Obama’s only substantial gain was among older voters. In Ohio, he took a meager 28 percent of voters over 60 years of age. In Pennsylvania, he added 10 additional percent to that figure. The fact that Clinton still won the elderly vote, which comprised one-third of all voters, by a margin of 62-38 meant that Obama was going to have a hard time winning the primary, but an Obama camp desperate for positive indicators can look at the success of their elderly outreach.

But they have to be disappointed by their youth outreach. Voters under 24 years of age, which includes the vast majority of the college demographic, were just six percent of the vote last night. Pennsylvania is one of the nation’s older states, but that’s no excuse. In Ohio, voters under 29 were 16 percent of the electorate. In Pennsylvania, they were just 12 percent.

A note on how Clinton won. In Ohio, just over half of voters thought Clinton had attacked unfairly. But six weeks later, after Jeremiah Wright and “bitter”-gate had hit the headlines, that number had jumped to over two-thirds. But the negative attacks didn’t hurt the most important numbers — she still won the state by 10 points, and the same number of voters, 26 percent, say they would be disgruntled if she took the Democratic nomination.

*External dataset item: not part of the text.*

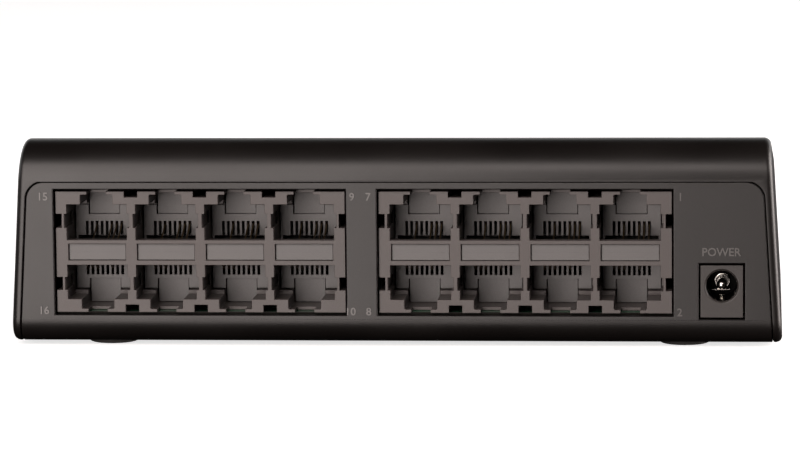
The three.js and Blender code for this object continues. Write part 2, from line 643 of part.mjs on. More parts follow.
FEET.forEach((place, index) => {
  const foot = rod(FOOT_RADIUS, place, 0, FOOT_THICKNESS, 24);
  piece(`rubber_foot_${index + 1}`, foot, RUBBER, [0, 0, 0], networkSwitch);
});
POSTS.forEach((place, index) => {
  const headLow = SCREW_SEAT - JOINT_GAP - SCREW_HEAD_HEIGHT;
  const length = SCREW_LENGTH - headLow - SCREW_HEAD_HEIGHT;
  piece(`case_screw_${index + 1}`, screw(place, headLow, length), STEEL);
});
BOARD_SCREWS.forEach((place, index) => {
  piece(`board_screw_${index + 1}`, boardScrew(place), STEEL);
});
const label = box([-LABEL.width / 2, -LABEL.depth / 2, 0], [LABEL.width / 2, LABEL.depth / 2, LABEL.thickness]);
piece("rating_label", label, LABEL_SILVER, [0, LABEL.y, 0]);

// Port numbers run from the right: odd on top, even below. The left bank holds 9 to 16, the right bank 1 to 8.
BLOCK_X.forEach((x, bank) => {
  const blockGroup = new THREE.Group();
  blockGroup.position.set(x, BLOCK.setBack - HALF_DEPTH, BOARD_TOP + SEAT_GAP);
  lifted.add(blockGroup);
  const sideName = ["left", "right"][bank];
  piece(`jack_housing_${sideName}`, jackHousing(), JACK_BLACK, [0, 0, 0], blockGroup);
  for (let column = 0; column < COLUMNS; column += 1) {
    const place = [columnX(column), 0, 0];
    const pair = 2 * COLUMNS - (bank * COLUMNS + column);
    const upperPort = String(2 * pair - 1).padStart(2, "0");
    const lowerPort = String(2 * pair).padStart(2, "0");
    piece(`jack_insert_${pair}`, jackInsert(), JACK_BLACK, place, blockGroup);
    piece(`port_${upperPort}_contacts`, portContacts(UPPER_WIRES, 1), CONTACT_GOLD, place, blockGroup);
    piece(`port_${lowerPort}_contacts`, portContacts(LOWER_WIRES, -1), CONTACT_GOLD, place, blockGroup);
  }
});

const powerPlace = [POWER.x, POWER.setBack - HALF_DEPTH, 0];
piece("power_jack_housing", powerJackHousing(), JACK_BLACK, powerPlace);
piece("power_jack_pin", powerJackPin(), NICKEL, powerPlace);
piece("power_jack_spring", powerJackSpring(), NICKEL, powerPlace);

const boardTop = BOARD_TOP + SEAT_GAP;
TRANSFORMER_PLACES.forEach((place, index) => {
  piece(`transformer_${index + 1}`, leadedPackage(TRANSFORMER), CHIP_BLACK, [...place, boardTop]);
});
piece("switch_chip", leadedPackage(SWITCH_CHIP), CHIP_BLACK, [...CHIP_PLACE, boardTop]);
const sinkSeat = boardTop + SWITCH_CHIP.height + SEAT_GAP;
piece("heat_sink", heatSink(), HEAT_SINK_BLACK, [...CHIP_PLACE, sinkSeat]);
piece("memory_chip", leadedPackage(MEMORY_CHIP), CHIP_BLACK, [...MEMORY_PLACE, boardTop]);
piece("crystal", crystal(), NICKEL, [...CRYSTAL_PLACE, boardTop]);
piece("power_inductor", inductor(), CHIP_BLACK, [...INDUCTOR_PLACE, boardTop]);
piece("regulator", regulator(), CHIP_BLACK, [...REGULATOR_PLACE, boardTop]);
CAPACITOR_PLACES.forEach((place, index) => {
  piece(`capacitor_${index + 1}`, capacitor(), NICKEL, [...place, boardTop]);
});

export default networkSwitch;
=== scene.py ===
# %% [markdown]
# # A sixteen-port desktop switch
# A desktop network switch is a wedge-shaped plastic case around one circuit board. The rear panel shows two
# banks of stacked network jacks and a round power jack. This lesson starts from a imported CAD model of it,
# which is already right in size, place and motion, and gives each visible part the soft edges, fine detail
# and finish that a real moulding has. The CAD model is only read, never moved: each new piece is made in
# the same frame, in millimetres turned into metres, and then rides on the CAD body that it belongs to.

# %% Load the frame
import json
import math

import bmesh
import bpy
from mathutils import Matrix, Vector


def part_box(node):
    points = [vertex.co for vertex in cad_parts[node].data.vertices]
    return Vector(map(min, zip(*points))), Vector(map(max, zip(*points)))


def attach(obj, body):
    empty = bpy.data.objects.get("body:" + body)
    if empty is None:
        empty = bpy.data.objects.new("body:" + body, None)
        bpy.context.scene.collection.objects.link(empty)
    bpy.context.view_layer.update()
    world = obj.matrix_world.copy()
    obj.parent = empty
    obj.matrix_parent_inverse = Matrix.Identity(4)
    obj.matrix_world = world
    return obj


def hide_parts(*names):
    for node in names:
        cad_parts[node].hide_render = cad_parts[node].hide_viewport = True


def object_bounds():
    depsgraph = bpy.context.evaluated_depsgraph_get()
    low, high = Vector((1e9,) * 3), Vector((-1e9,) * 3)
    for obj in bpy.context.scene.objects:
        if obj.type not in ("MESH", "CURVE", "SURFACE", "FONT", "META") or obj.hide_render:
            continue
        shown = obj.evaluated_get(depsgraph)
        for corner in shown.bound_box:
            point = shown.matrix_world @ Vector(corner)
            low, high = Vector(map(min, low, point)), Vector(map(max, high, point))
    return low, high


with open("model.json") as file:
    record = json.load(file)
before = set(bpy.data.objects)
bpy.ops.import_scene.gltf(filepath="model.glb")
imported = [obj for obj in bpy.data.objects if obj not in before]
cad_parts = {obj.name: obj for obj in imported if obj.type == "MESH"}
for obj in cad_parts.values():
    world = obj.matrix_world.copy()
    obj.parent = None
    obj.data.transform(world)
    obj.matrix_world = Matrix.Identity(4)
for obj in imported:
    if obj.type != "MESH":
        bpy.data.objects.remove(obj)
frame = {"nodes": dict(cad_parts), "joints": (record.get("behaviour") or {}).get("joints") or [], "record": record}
CAD_BOX = [list(corner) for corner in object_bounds()]
MM = 0.001
print("CAD box in mm:", [[round(value / MM, 2) for value in corner] for corner in CAD_BOX])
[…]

While the Obama campaign tried to point to a largely unchanged delegate count and look ahead to the next primaries (“The bottom line is that the Pennsylvania outcome does not change dynamic of this lengthy primary. While there were 158 delegates at stake there, there are fully 157 up for grabs in the Indiana and North Carolina primaries on May 6.”), the Clinton campaign was jubilant in Philadelphia last night, and they were pushing the never-say-die storyline. Speaking before Clinton, Philadelphia mayor Michael Nutter pressed the point in excitedly incoherent fashion, saying Clinton was the “the comeback kid, come-from-behind, every-day-and-in-every-way Senator Hillary Rodham Clinton is back.” Governor Ed Rendell said Clinton’s victory was so shocking that it was “an earthquake so large it’s going to shake up American politics.” He said that every time the media tries to write Clinton’s “political obituary,” she comes back from the dead.

Clinton herself embraced the storyline of the evening, saying “the tide is turning.” “You know,” she said, “the pundits question whether Pennsylvanians would trust me with this charge and tonight you showed you do. You know you can count on me to stand up strong for you every single day in the White House.”

What’s funny about the Clinton campaign’s message is that Clinton never trailed in Pennsylvania. One month ago, she was leading in the state by 15 percent, and she won Tuesday by 10 percent, hardly what practitioners of math would call a comeback. But the wielders of spin are not the same as the wielders of calculators. With the delegate math pointing to a foregone conclusion in the Democratic primary race for weeks, even months, it’s clear who holds more sway.